[JSON records of objects]
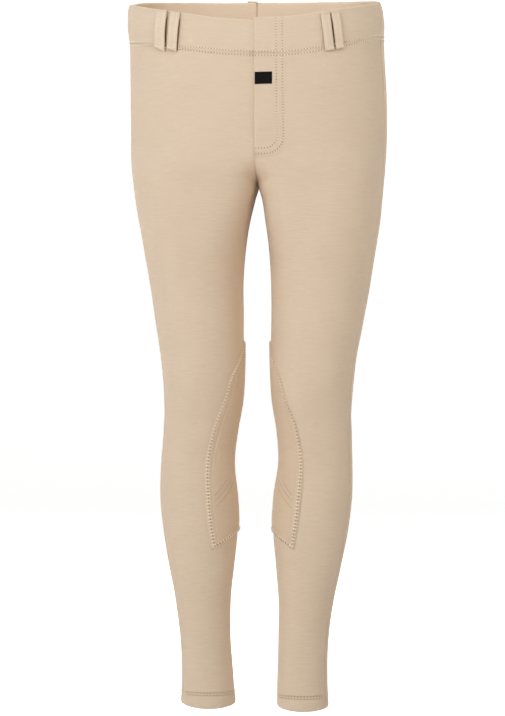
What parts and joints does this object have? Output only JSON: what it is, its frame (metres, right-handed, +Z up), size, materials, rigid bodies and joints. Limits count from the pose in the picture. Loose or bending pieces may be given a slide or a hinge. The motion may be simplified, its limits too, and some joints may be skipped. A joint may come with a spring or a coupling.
{
  "type": "riding breeches",
  "caption": "Child's stretch-knit riding breeches, filled out as if worn and hollow, with knee patches, a lapped fly, belt loops and open hems.",
  "frame": {"origin": "middle of the waist, level with the middle of the rim between its lower front and higher back", "axes": "+Z up along the body, -Y to the front, +X to the wearer's left"},
  "size_m": [0.2909, 0.1897, 0.8041],
  "materials": {
    "knit": "matte sand-coloured stretch knit",
    "waistband_knit": "matte sand-coloured stretch knit, double",
    "loop_knit": "matte sand-coloured stretch knit, stitched",
    "patch_knit": "matte sand-coloured stretch knit",
    "label_weave": "black woven label, blank"
  },
  "bodies": {
    "root": {"front_right": "knit", "front_left": "knit", "back_right": "knit", "back_left": "knit", "band_front_right": "waistband_knit", "band_front_left": "waistband_knit", "band_back_right": "waistband_knit", "band_back_left": "waistband_knit", "loop_right_outer": "loop_knit", "loop_right_inner": "loop_knit", "loop_left_inner": "loop_knit", "loop_left_outer": "loop_knit", "loop_back": "loop_knit", "knee_patch_right": "patch_knit", "knee_patch_left": "patch_knit", "fly_flap": "knit", "label": "label_weave"}
  },
  "joints": []
}
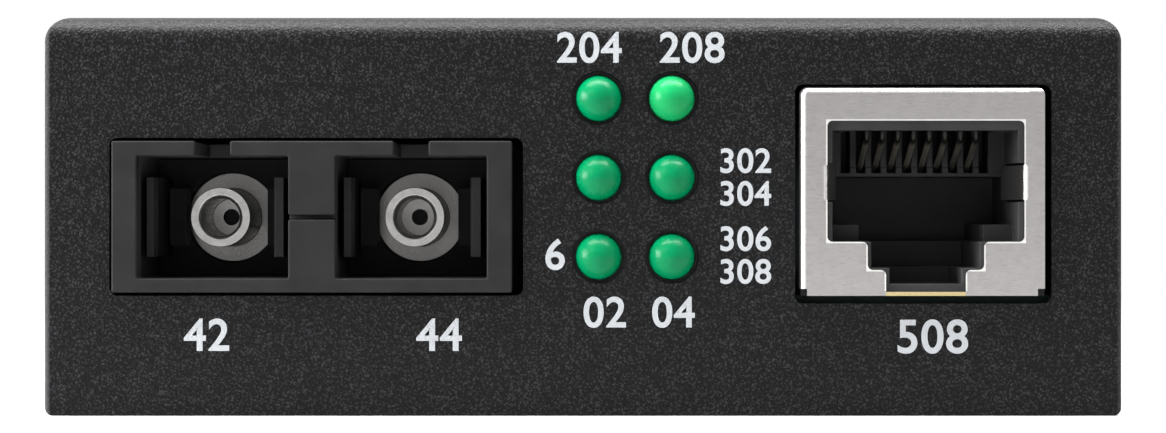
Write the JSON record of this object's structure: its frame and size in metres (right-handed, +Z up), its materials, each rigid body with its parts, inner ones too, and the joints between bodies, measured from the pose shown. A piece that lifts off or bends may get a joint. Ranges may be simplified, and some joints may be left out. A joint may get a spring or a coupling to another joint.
{
  "type": "fibre media converter",
  "caption": "Small steel-cased network converter with a duplex optical port, indicator lamps and a shielded network jack on the front, and a DC inlet at the rear.",
  "frame": {"origin": "middle of the underside of the enclosure", "axes": "+X to the right seen from the front, +Y from the front panel to the rear, +Z up"},
  "size_m": [0.069, 0.0954, 0.0256],
  "materials": {
    "black_coat": "wrinkled black powder coat",
    "black_screw": "blackened",
    "plated_steel": "bright zinc plate",
    "board": "green solder mask",
    "black_moulding": "fine matt moulding",
    "barrel_metal": "turned, satin",
    "stub": "polished ceramic",
    "shield_metal": "nickel plate, finely brushed",
    "contact_metal": "thin gold plate",
    "lamp_green": "diffused green resin",
    "chip_body": "moulded epoxy",
    "chip_tan": "fired",
    "can_sleeve": "shrunk sleeve"
  },
  "bodies": {
    "root": {"base_plate": "black_coat", "board_screws": "plated_steel", "board_standoffs": "plated_steel", "chip_capacitors": "chip_tan", "chip_resistors": "chip_body", "circuit_board": "board", "clock_crystal": "shield_metal", "converter_chip": "chip_body", "cover_screws": "black_screw", "inlet_body": "black_moulding", "inlet_pin": "contact_metal", "inlet_spring": "contact_metal", "input_capacitor": "can_sleeve", "isolation_transformer": "chip_body", "jack_contact_1": "contact_metal", "jack_contact_2": "contact_metal", "jack_contact_3": "contact_metal", "jack_contact_4": "contact_metal", "jack_contact_5": "contact_metal", "jack_contact_6": "contact_metal", "jack_contact_7": "contact_metal", "jack_contact_8": "contact_metal", "jack_insert": "black_moulding", "jack_shield": "shield_metal", "lamp_1": "lamp_green", "lamp_2": "lamp_green", "lamp_3": "lamp_green", "lamp_4": "lamp_green", "lamp_5": "lamp_green", "lamp_6": "lamp_green", "lamp_holder": "black_moulding", "lamp_leads": "plated_steel", "left_fibre_stub": "stub", "left_latch_clip": "black_moulding", "left_optical_barrel": "barrel_metal", "output_capacitor": "can_sleeve", "power_diode": "chip_body", "power_inductor": "chip_body", "right_fibre_stub": "stub", "right_latch_clip": "black_moulding", "right_optical_barrel": "barrel_metal", "settings_memory": "chip_body", "transceiver_board": "board", "transceiver_cover": "black_moulding", "transceiver_housing": "black_moulding", "transceiver_pins": "contact_metal", "upper_shell": "black_coat", "voltage_regulator": "chip_body"}
  },
  "joints": []
}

» **EXERCISE BRIEF**
Quote all the records exactly, please, leaving none out.

» **SOLUTION FOR THIS TASK**
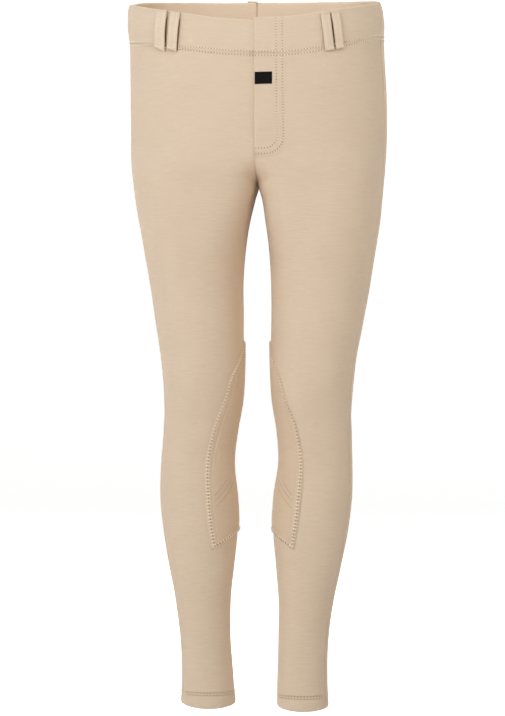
What parts and joints does this object have? Output only JSON: what it is, its frame (metres, right-handed, +Z up), size, materials, rigid bodies and joints. Limits count from the pose in the picture. Loose or bending pieces may be given a slide or a hinge. The motion may be simplified, its limits too, and some joints may be skipped. A joint may come with a spring or a coupling.
{
  "type": "riding breeches",
  "caption": "Child's stretch-knit riding breeches, filled out as if worn and hollow, with knee patches, a lapped fly, belt loops and open hems.",
  "frame": {"origin": "middle of the waist, level with the middle of the rim between its lower front and higher back", "axes": "+Z up along the body, -Y to the front, +X to the wearer's left"},
  "size_m": [0.2909, 0.1897, 0.8041],
  "materials": {
    "knit": "matte sand-coloured stretch knit",
    "waistband_knit": "matte sand-coloured stretch knit, double",
    "loop_knit": "matte sand-coloured stretch knit, stitched",
    "patch_knit": "matte sand-coloured stretch knit",
    "label_weave": "black woven label, blank"
  },
  "bodies": {
    "root": {"front_right": "knit", "front_left": "knit", "back_right": "knit", "back_left": "knit", "band_front_right": "waistband_knit", "band_front_left": "waistband_knit", "band_back_right": "waistband_knit", "band_back_left": "waistband_knit", "loop_right_outer": "loop_knit", "loop_right_inner": "loop_knit", "loop_left_inner": "loop_knit", "loop_left_outer": "loop_knit", "loop_back": "loop_knit", "knee_patch_right": "patch_knit", "knee_patch_left": "patch_knit", "fly_flap": "knit", "label": "label_weave"}
  },
  "joints": []
}
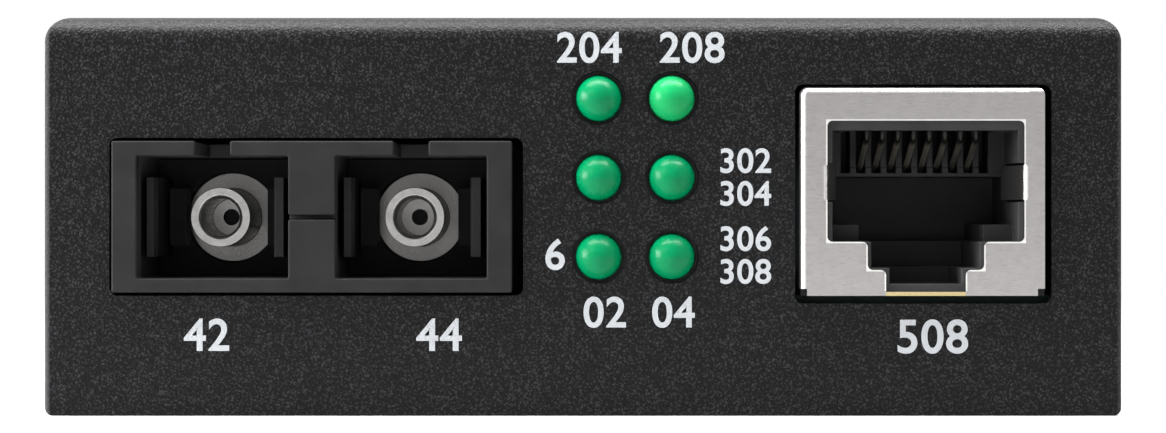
Write the JSON record of this object's structure: its frame and size in metres (right-handed, +Z up), its materials, each rigid body with its parts, inner ones too, and the joints between bodies, measured from the pose shown. A piece that lifts off or bends may get a joint. Ranges may be simplified, and some joints may be left out. A joint may get a spring or a coupling to another joint.
{
  "type": "fibre media converter",
  "caption": "Small steel-cased network converter with a duplex optical port, indicator lamps and a shielded network jack on the front, and a DC inlet at the rear.",
  "frame": {"origin": "middle of the underside of the enclosure", "axes": "+X to the right seen from the front, +Y from the front panel to the rear, +Z up"},
  "size_m": [0.069, 0.0954, 0.0256],
  "materials": {
    "black_coat": "wrinkled black powder coat",
    "black_screw": "blackened",
    "plated_steel": "bright zinc plate",
    "board": "green solder mask",
    "black_moulding": "fine matt moulding",
    "barrel_metal": "turned, satin",
    "stub": "polished ceramic",
    "shield_metal": "nickel plate, finely brushed",
    "contact_metal": "thin gold plate",
    "lamp_green": "diffused green resin",
    "chip_body": "moulded epoxy",
    "chip_tan": "fired",
    "can_sleeve": "shrunk sleeve"
  },
  "bodies": {
    "root": {"base_plate": "black_coat", "board_screws": "plated_steel", "board_standoffs": "plated_steel", "chip_capacitors": "chip_tan", "chip_resistors": "chip_body", "circuit_board": "board", "clock_crystal": "shield_metal", "converter_chip": "chip_body", "cover_screws": "black_screw", "inlet_body": "black_moulding", "inlet_pin": "contact_metal", "inlet_spring": "contact_metal", "input_capacitor": "can_sleeve", "isolation_transformer": "chip_body", "jack_contact_1": "contact_metal", "jack_contact_2": "contact_metal", "jack_contact_3": "contact_metal", "jack_contact_4": "contact_metal", "jack_contact_5": "contact_metal", "jack_contact_6": "contact_metal", "jack_contact_7": "contact_metal", "jack_contact_8": "contact_metal", "jack_insert": "black_moulding", "jack_shield": "shield_metal", "lamp_1": "lamp_green", "lamp_2": "lamp_green", "lamp_3": "lamp_green", "lamp_4": "lamp_green", "lamp_5": "lamp_green", "lamp_6": "lamp_green", "lamp_holder": "black_moulding", "lamp_leads": "plated_steel", "left_fibre_stub": "stub", "left_latch_clip": "black_moulding", "left_optical_barrel": "barrel_metal", "output_capacitor": "can_sleeve", "power_diode": "chip_body", "power_inductor": "chip_body", "right_fibre_stub": "stub", "right_latch_clip": "black_moulding", "right_optical_barrel": "barrel_metal", "settings_memory": "chip_body", "transceiver_board": "board", "transceiver_cover": "black_moulding", "transceiver_housing": "black_moulding", "transceiver_pins": "contact_metal", "upper_shell": "black_coat", "voltage_regulator": "chip_body"}
  },
  "joints": []
}